* EXERCISE DIRECTIONS *
Copy out precisely the lines beginning at the line that contains "return part" and ending at the line that contains "imported = [obj", including both.

═══ PROVIDED RECORDS ═══

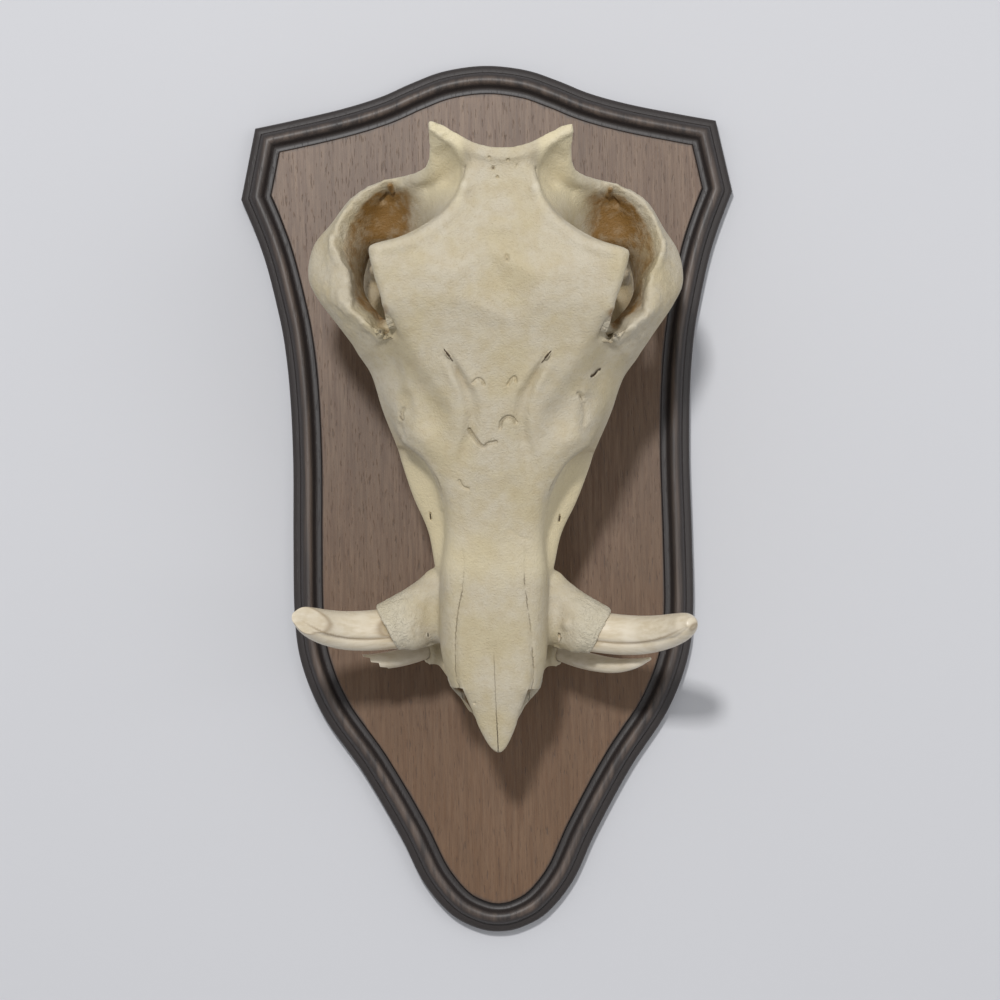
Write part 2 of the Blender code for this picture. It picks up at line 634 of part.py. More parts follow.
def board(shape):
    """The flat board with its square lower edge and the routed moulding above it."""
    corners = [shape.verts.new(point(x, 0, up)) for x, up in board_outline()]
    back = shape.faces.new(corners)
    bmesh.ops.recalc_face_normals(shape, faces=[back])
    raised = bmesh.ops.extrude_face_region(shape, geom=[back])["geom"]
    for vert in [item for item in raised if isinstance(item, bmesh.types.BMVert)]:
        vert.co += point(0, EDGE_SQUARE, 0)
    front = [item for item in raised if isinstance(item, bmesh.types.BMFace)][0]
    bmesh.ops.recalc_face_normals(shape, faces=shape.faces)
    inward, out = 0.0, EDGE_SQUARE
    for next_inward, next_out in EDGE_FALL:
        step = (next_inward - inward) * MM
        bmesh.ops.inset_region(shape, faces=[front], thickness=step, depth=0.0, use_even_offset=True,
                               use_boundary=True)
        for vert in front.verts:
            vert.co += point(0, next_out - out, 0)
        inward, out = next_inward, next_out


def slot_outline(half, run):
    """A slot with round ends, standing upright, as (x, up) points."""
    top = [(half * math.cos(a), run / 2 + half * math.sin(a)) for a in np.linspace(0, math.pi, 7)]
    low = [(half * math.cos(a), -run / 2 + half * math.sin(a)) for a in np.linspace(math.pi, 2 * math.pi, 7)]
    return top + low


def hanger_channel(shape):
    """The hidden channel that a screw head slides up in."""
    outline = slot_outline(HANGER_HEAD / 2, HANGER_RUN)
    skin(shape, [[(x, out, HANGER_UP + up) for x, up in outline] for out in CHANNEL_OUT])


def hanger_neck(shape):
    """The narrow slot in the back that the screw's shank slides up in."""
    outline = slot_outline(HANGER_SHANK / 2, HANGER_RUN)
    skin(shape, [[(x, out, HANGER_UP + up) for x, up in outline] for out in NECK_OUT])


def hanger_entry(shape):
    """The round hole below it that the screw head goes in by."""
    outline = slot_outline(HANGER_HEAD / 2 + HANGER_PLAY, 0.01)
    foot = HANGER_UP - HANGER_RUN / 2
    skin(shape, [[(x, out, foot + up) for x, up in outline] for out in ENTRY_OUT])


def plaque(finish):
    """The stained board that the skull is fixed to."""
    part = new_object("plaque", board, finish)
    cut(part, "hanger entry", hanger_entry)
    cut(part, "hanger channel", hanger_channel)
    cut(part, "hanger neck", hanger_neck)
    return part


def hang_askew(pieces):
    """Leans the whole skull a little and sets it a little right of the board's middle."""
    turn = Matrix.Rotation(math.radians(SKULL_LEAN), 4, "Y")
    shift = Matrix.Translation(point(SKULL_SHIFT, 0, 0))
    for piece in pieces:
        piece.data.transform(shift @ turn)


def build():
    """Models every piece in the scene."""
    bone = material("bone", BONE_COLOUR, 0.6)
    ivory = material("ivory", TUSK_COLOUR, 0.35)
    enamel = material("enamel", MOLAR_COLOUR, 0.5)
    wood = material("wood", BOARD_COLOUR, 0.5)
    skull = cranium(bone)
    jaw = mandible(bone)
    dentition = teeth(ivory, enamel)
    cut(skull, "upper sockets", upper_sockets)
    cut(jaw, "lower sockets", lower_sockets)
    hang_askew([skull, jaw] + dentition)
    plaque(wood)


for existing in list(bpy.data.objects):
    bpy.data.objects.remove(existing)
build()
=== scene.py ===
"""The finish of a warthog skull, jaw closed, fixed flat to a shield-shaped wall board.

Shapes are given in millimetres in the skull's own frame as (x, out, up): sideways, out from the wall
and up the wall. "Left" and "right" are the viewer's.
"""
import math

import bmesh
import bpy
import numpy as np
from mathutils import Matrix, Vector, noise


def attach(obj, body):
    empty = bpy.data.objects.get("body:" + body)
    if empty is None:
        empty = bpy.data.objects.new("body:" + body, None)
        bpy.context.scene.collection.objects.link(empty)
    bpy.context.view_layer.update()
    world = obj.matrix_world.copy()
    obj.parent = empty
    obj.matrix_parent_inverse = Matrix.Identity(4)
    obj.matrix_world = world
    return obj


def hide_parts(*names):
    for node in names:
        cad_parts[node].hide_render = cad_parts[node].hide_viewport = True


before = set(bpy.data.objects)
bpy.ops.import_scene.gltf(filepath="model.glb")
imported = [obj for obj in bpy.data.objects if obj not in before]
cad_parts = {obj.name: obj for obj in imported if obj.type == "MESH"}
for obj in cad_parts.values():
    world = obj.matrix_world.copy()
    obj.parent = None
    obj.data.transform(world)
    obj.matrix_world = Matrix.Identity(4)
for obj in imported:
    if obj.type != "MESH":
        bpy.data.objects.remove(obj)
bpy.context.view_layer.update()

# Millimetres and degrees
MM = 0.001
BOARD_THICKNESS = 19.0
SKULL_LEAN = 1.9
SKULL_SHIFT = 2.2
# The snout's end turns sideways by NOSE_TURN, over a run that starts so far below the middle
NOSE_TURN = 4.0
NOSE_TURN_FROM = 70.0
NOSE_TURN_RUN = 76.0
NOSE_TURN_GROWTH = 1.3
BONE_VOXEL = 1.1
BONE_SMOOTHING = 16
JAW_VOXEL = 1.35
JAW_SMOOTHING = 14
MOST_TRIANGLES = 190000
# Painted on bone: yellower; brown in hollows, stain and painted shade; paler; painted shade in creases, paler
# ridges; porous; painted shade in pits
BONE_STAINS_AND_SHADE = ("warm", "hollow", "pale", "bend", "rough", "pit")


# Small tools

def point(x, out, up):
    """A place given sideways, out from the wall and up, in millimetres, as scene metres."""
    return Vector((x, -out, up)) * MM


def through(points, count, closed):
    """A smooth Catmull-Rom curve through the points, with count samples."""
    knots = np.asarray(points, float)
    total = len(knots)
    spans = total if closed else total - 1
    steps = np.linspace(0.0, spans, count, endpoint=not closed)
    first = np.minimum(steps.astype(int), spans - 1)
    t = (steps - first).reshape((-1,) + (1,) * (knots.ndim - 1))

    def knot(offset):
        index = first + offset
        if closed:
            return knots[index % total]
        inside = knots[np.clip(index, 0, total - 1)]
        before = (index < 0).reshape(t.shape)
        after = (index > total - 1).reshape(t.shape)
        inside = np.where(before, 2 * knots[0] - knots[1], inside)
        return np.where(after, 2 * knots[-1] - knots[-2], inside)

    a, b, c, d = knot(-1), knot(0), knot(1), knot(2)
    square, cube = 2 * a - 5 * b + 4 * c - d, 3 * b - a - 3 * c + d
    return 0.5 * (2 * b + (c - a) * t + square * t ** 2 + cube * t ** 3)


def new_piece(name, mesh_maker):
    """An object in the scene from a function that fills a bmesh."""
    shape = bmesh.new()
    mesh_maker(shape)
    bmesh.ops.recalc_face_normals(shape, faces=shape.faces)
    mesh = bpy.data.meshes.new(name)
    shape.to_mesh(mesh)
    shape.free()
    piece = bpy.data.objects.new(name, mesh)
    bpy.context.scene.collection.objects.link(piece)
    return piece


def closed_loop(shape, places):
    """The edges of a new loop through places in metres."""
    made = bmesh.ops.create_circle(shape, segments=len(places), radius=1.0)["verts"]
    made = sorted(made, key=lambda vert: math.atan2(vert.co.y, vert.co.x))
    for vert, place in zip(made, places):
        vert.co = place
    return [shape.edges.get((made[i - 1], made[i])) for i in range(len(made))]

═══
═══ PROVIDED RECORDS ═══

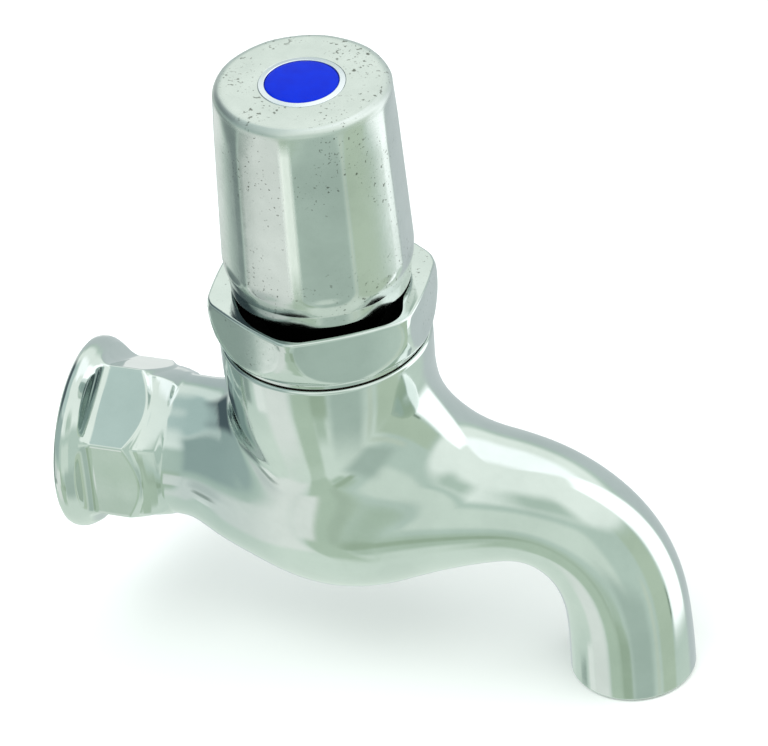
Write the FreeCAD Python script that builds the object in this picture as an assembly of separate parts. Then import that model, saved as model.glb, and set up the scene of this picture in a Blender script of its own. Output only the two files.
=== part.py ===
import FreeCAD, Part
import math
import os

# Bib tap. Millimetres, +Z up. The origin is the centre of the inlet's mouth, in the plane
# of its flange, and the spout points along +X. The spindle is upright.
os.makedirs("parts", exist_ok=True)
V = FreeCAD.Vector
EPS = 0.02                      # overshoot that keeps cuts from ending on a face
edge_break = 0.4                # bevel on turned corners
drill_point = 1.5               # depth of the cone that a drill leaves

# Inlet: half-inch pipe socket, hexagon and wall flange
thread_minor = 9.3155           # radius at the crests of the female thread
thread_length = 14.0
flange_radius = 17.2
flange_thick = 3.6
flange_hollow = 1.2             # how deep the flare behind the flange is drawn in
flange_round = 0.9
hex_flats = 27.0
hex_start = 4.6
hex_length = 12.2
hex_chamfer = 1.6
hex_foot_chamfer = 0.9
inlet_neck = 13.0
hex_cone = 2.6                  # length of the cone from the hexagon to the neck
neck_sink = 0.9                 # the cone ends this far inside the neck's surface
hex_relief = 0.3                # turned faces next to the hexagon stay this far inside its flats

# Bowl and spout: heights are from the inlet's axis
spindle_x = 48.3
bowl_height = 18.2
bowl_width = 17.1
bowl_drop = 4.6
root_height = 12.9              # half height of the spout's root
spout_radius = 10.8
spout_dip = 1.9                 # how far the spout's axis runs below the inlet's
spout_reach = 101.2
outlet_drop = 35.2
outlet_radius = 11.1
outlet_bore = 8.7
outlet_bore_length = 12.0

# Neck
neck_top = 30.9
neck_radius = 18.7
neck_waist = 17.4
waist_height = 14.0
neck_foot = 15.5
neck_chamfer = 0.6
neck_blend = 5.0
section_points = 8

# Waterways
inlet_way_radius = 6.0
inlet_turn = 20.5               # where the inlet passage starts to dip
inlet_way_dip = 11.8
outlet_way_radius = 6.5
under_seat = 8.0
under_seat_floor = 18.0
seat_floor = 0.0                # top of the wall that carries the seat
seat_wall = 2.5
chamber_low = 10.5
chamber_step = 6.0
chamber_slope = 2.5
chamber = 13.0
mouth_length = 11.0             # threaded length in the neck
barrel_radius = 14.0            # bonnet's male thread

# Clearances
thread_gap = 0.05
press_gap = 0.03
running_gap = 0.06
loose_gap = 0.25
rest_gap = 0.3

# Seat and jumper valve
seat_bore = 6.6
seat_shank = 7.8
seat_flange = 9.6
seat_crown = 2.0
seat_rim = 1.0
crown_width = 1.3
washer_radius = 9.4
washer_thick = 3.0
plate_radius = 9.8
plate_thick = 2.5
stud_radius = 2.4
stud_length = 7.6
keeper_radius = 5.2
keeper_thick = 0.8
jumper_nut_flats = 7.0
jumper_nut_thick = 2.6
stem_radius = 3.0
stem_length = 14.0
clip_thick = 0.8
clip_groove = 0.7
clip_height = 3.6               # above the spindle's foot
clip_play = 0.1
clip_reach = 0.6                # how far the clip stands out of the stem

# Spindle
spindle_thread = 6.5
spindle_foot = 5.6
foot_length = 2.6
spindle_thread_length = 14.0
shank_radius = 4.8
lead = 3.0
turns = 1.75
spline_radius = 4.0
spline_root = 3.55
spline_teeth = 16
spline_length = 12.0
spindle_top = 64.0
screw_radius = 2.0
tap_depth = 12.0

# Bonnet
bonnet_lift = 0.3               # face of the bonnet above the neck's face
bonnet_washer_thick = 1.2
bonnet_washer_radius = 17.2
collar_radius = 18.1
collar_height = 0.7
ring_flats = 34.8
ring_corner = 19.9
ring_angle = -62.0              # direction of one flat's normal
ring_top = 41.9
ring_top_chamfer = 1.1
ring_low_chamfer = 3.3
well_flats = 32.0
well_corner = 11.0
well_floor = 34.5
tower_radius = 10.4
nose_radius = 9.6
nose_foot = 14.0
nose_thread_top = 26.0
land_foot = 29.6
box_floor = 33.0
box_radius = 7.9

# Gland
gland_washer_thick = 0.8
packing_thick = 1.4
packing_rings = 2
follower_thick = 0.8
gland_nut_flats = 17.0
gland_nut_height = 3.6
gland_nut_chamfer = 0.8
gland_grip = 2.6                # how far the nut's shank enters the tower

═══
═══ PROVIDED RECORDS ═══

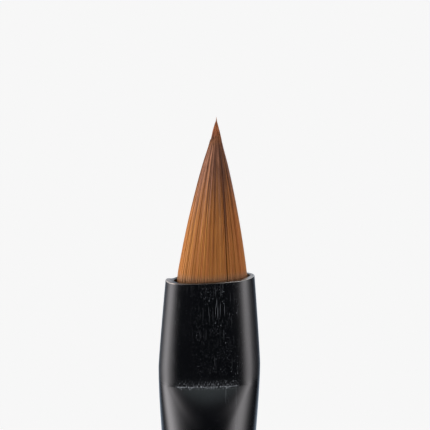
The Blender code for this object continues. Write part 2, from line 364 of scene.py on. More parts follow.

═══

* ANSWER TO THE EXERCISE *
    return part


def hang_askew(pieces):
    """Leans the whole skull a little and sets it a little right of the board's middle."""
    turn = Matrix.Rotation(math.radians(SKULL_LEAN), 4, "Y")
    shift = Matrix.Translation(point(SKULL_SHIFT, 0, 0))
    for piece in pieces:
        piece.data.transform(shift @ turn)


def build():
    """Models every piece in the scene."""
    bone = material("bone", BONE_COLOUR, 0.6)
    ivory = material("ivory", TUSK_COLOUR, 0.35)
    enamel = material("enamel", MOLAR_COLOUR, 0.5)
    wood = material("wood", BOARD_COLOUR, 0.5)
    skull = cranium(bone)
    jaw = mandible(bone)
    dentition = teeth(ivory, enamel)
    cut(skull, "upper sockets", upper_sockets)
    cut(jaw, "lower sockets", lower_sockets)
    hang_askew([skull, jaw] + dentition)
    plaque(wood)


for existing in list(bpy.data.objects):
    bpy.data.objects.remove(existing)
build()
=== scene.py ===
"""The finish of a warthog skull, jaw closed, fixed flat to a shield-shaped wall board.

Shapes are given in millimetres in the skull's own frame as (x, out, up): sideways, out from the wall
and up the wall. "Left" and "right" are the viewer's.
"""
import math

import bmesh
import bpy
import numpy as np
from mathutils import Matrix, Vector, noise


def attach(obj, body):
    empty = bpy.data.objects.get("body:" + body)
    if empty is None:
        empty = bpy.data.objects.new("body:" + body, None)
        bpy.context.scene.collection.objects.link(empty)
    bpy.context.view_layer.update()
    world = obj.matrix_world.copy()
    obj.parent = empty
    obj.matrix_parent_inverse = Matrix.Identity(4)
    obj.matrix_world = world
    return obj


def hide_parts(*names):
    for node in names:
        cad_parts[node].hide_render = cad_parts[node].hide_viewport = True


before = set(bpy.data.objects)
bpy.ops.import_scene.gltf(filepath="model.glb")
imported = [obj for obj in bpy.data.objects if obj not in before]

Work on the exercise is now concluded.